Ť Alberto Dallal
Una danza autobiográfica
Excelente, intensa bailarina, Rosario Armenta nos ha propuesto una pieza autobiográfica que presentó su grupo La Fábrica en el Teatro de la Danza. Estación temporal es el título de una introspección que realiza Armenta en el escenario con el tema y variaciones de la nostálgica y mexicanísima canción A la orilla de un palmar. Ante la clara voz de Mariana Velasco, la erudita guitarra de Antonio Ayala, la marimba y percusiones de Valentina Ortiz, el arpa romántica de Lidia Tamayo y el piano de Arturo Márquez, los espectadores nos vemos compelidos a situarnos en un espacio lleno de expresiones literales, todas ellas referidas a la vida y milagros de Armenta, los avatares de su vida artística.
Los músicos son, a la vez, los personajes que conforman lo que en el siglo XIX se llamaban en la farándula mexicana ''cuadros coreográficos" y que llenaron de símbolos mexicanistas el escenario del Teatro Principal y de otras instalaciones teatrales. La danza era el complemento a esta serie de exposiciones plásticas que iban desde la evocación del terruño a las invocaciones de las figuras cívicas. Había ''recitaciones" y números musicales, especialmente canciones alusivas.
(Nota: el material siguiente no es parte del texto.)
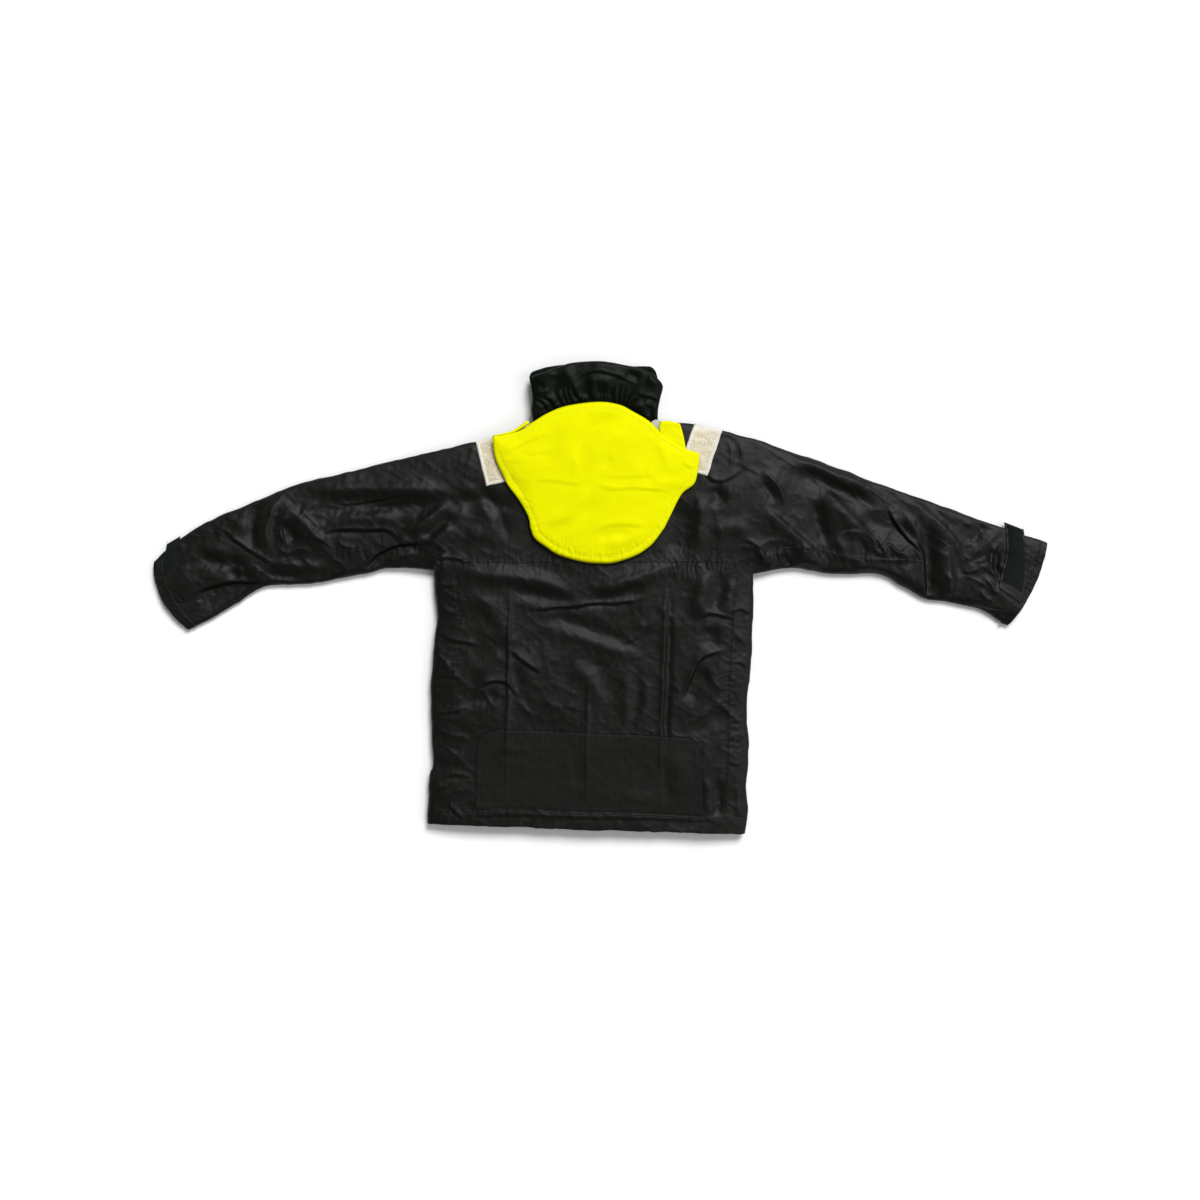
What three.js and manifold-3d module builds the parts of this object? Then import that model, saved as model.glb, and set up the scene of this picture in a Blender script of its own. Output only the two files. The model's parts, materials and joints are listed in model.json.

La danza era el complemento de una estructura que entreveraba lo estático y lo dinámico y Armenta lo ha utilizado de la misma manera en su Estación temporal. La presentación conlleva cuatro ''paradas" o secciones del "espectáculo".
En realidad, el montaje resulta una gran exaltación de la música, el vestuario, los instrumentos y las flores del terruño. La sección dancística más interesante es la que se aleja de la literalidad y de la reconstrucción ''idéntica": la ''parada de puntillas", o sea, una especie de burla surrealista de la danza clásica que, por lo visto, llena, como técnica o ejercicio, una época de la vida de Armenta. Los movimientos de esta sección son burlescos e impresionantes: el cuerpo se contrae, las zapatillas reptan, se utiliza el piso, la bailarina se hace grotesca, crece en expresividad y se convierte en la propia memoria de un cuerpo que debe liberarse de las rigideces de una modalidad dancística que no pudo penetrar o que no emergió jamás dentro de las entrañas de la novel artista.
En contraste con esta sección, la otra ''danza", presentada a la orilla de un río, significativamente, une y separa a Armenta del público. Aquí establece movimientos insistentemente literales: juega con el agua, se sumerge en el río, identifica a su cuerpo con el líquido transfigurador, ofrece su cuerpo para una lectura sencilla, lo bucólico y la atmósfera pueblerina nos llevan prontamente a la nostalgia autobiográfica. Aparecerán atrás los fantasmas de blanco.
La última etapa del espectáculo, la ''parada sin regreso", nos ofrece a una Armenta bailarina de lo inesperado que nos convence de su prestancia, su belleza, su dominio del cuerpo. Un vestido rojo nos indica cosmopolitismo. Nos convencen los movimientos y nos percatamos de que es cierto: ''para llegar hay que saber irse. No hay marcha atrás".
Sin embargo, nos hallamos en la parte final de un espectáculo que comienza a hacerse contemporáneo. Si antes bailaban las sombras, ahora entramos de lleno a fijarnos en una muñeca desfigurada que se hace de carne y en la que sobreviene una especie de ''teatralidad dancística" que parece, ahora sí, iniciar el espectáculo.
Si en las secciones anteriores Armenta nos dice ''las cosas han sido así" y ya, ahora un cuerpo nos explica cómo el arte supera recuerdos, nostalgias, sentimentalismos, localismos para establecer un diálogo con espectadores que, evocaciones emocionales aparte, ha ido, en pacto implícito, a buscar una coreografía y un montaje de danza actual, hecha y derecha.